The Science of Dehydrated Onions and Garlic
Dehydrated onions and garlic are highly underappreciated. Making dehydrated onion and garlic powders involves removing all moisture from these alliums, leaving behind a dry, highly concentrated version of onions and garlic.
Consumer food companies understand this trick very well and this is why lots of consumer savory items have onion and garlic powders in them, for example, the Maggi Masala. It is this dehydrated onion and garlic that gives those snacks and foods that addictive taste.
Why does garlic stick to our hands when chopping?
The sulfurous compounds in garlic get released when the garlic is chopped. These sulfur compounds react with the proteins in the skin of our hands, creating new compounds that make the chopped garlic stick to our hands. If you would like to avoid this happening, apply a little bit of oil to your hand before you get down to peeling and chopping garlic. The oil/fat will form a protective layer over your hands, preventing the interaction between the skin proteins and the sulfurous compounds in garlic.
What should you add first to the hot pan – onion or garlic?
Garlic has about 60% moisture whereas onions have about 89% moisture. Thus, garlic will burn quicker than onions would. This is why usually it is better to add onions first, then garlic to a hot pan.
How to make the best garlic butter?
The key to the best-tasting garlic butter is to layer the garlic flavor.
First, bake an entire bulb of garlic in the oven till its insides are brown and just liquefied. Squeeze out this liquified brown garlic and add it to soft butter.
Then add some dehydrated garlic powder to the mixture and mix.
As a final step, grate in some Parmesan cheese and top it off with your favorite herbs. Voila, this would be the best garlic butter you would have ever tasted.
How to make delicious chili and garlic-infused oil?
Heat some oil and pour it over chilies and chopped garlic. Let this sit for several hours. Done. The result is a very flavorful oil with all the fantastic flavor molecules of chilies and garlic. You can filter out this oil to remove the chili flakes and garlic or you can let them remain in the oil. Keeping them in usually works better, but either option makes a great delicious oil.
Always remember, that flavor molecules are usually fat-soluble and not water-soluble.
Is ginger-garlic paste good and safe to use?
Unfortunately, food is too nuanced for simplistic, straightforward good or bad judgments. So, is ginger-garlic paste safe to use? Sure. Is it ok to use? It is a matter of pure convenience and your flavor preference.
Alliums usually tend to lose flavor the longer they are exposed to air. Cutting or making a paste out of the alliums increases the exposed surface area manifold and lengthy exposure of such exposed alliums will destroy flavor much faster. So, a freshly made paste will taste better than the store-bought one, no doubt about that, since the latter will have the garlic peeled and made into a paste a considerable time ago. To preserve the freshness and flavor, preservatives are inadvertently added to the paste.
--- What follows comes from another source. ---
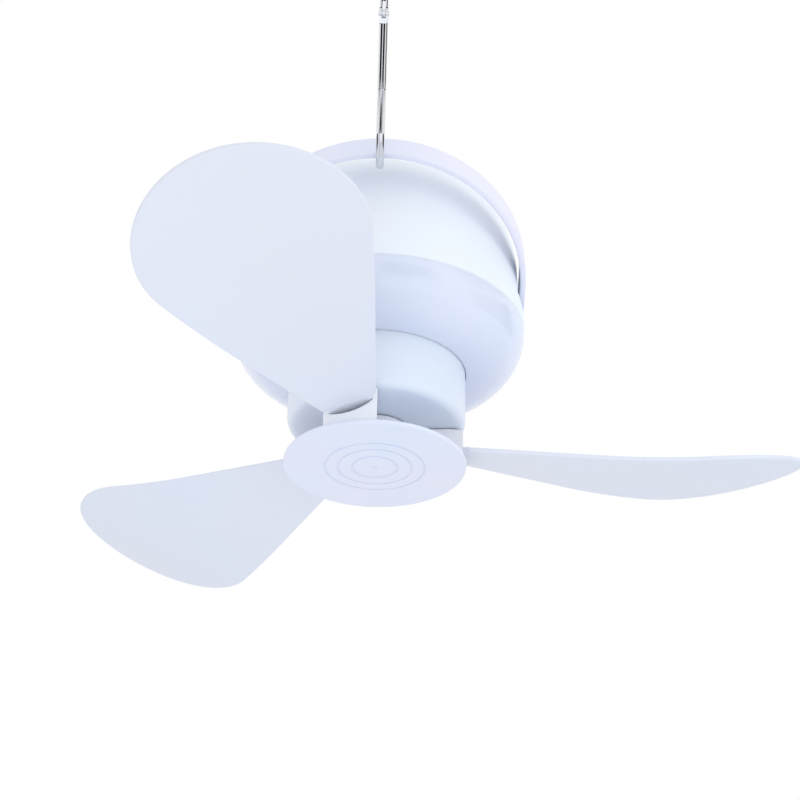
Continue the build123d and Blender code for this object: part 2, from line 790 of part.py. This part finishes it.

While preservatives are safe to consume in tiny amounts and will slow down the reactions that destroy the flavor, in the case of ginger-garlic paste or garlic paste, they add a typical sour taste which many may not quite appreciate.
So, if you are in a rush and making a last-minute paste is not a feasible option or you just realized you are out of garlic in your pantry but have a packet of ginger-garlic paste in your refrigerator, go ahead and use it if you would like to.
If you meet a variant of ‘The Great Indian Kitchen’ fellow who doesn’t like store-bought ginger-garlic paste, pick the garlic and ginger, hand it to them, and ask them to make some fresh paste for you.